Manet’s second model was also a professional, whose name we know only through a jotting in his notebook as “Laure, très belle négresse.” Like Victorine, Laure posed for several other pictures by Manet and his contemporaries, and she sat at the heart of “Posing Modernity,” an eye-opening exhibition at Columbia University in 2018 on Black models in 19th-century Paris. (That show’s curator, Denise Murrell, now works at the Met and has contributed an expansive essay to the catalog of “Manet/Degas.”)

“This is an absolutely emblematic picture in the history of art, the history of modernity, which has generated hundreds of publications — in which you find hardly anything about one of the two models,” said Pludermacher, the Orsay curator. Yet the painting has always been a double act. It’s a self-conscious chiasmus of two women, both on the job. One Black and one white. One clothed and one nude. One whose gaze stays within the painting, and one who peers right out from it.

Those oppositions get crossed and complicated in “Olympia,” and indeed many of the insults that rained down in 1865 grafted the two models together. (It was Olympia, not her servant, whom the critics described as an “African monkey” or worse.) That, too, is part of the genius of Manet. As art historian Darcy Grimaldo Grigsby writes in her 2022 book “Creole,” “Olympia” never allows Manet’s models to recede into roles. The women stay on the flat surface, as living citizens of a Paris recast with boulevards, pleasure gardens, nightclubs … and brothels. In “Olympia,” Grigsby argues, Manet did away with the “binary opposition of black and white” you might have seen in the Salon’s many imperial fantasies. What he painted instead was two working women — prostitute and maid, but also Victorine and Laure — “whose relation to each other remains unresolved.”

It’s partially thanks to American scholars like Grigsby and Murrell that New York will get this one-time-only encounter. “When I arrived, this was one of the very first dossiers I had to deal with: Do we lend ‘Olympia’ to the Met or not?” said Leribault, who was named Orsay director in the fall of 2021. “And to tell you the truth, I wasn’t so certain. For us, it means going without the most famous painting in the museum.

“But the fact that there’s been this research, this rereading of ‘Olympia’ in an American framework, made it all the more important that the work travel to New York,” he continued. “And also because it’s at the very heart of the relationship between the two artists.”

Yet it turns out that Olympia, or at least her model, has been to New York before.
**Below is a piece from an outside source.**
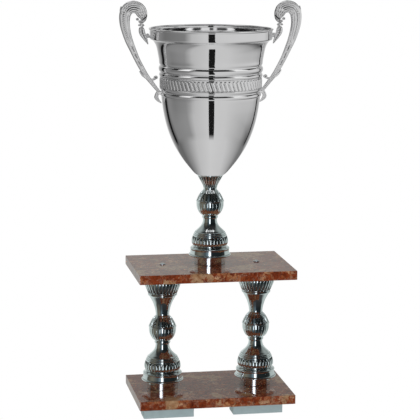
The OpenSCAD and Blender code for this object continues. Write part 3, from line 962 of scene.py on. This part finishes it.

Last month, anthropologist James Fairhead presented the astounding discovery of a newspaper interview from 1869 with a redheaded French dancer appearing onstage in New York. An enterprising producer had brought her from Paris to perform the cancan at a Broadway variety — and her name was Victorine Meurent.

Manet’s most famous model, it seems, was touring the United States with a comic opera troupe in 1868-69. After a scandalous opening night in Manhattan (which must have felt to her like déjà vu) a journalist from the Jersey City Evening Times came to the theater for an interview. “She was modest,” reports this rediscovered profile, “knew a good deal of English, had plenty of wit.” In her dressing room between cancans, Meurent “was copying a watercolor painting of one of our best American artists; and the copy was better than the original.” She had already assimilated, and brought to New York, the image of modern life.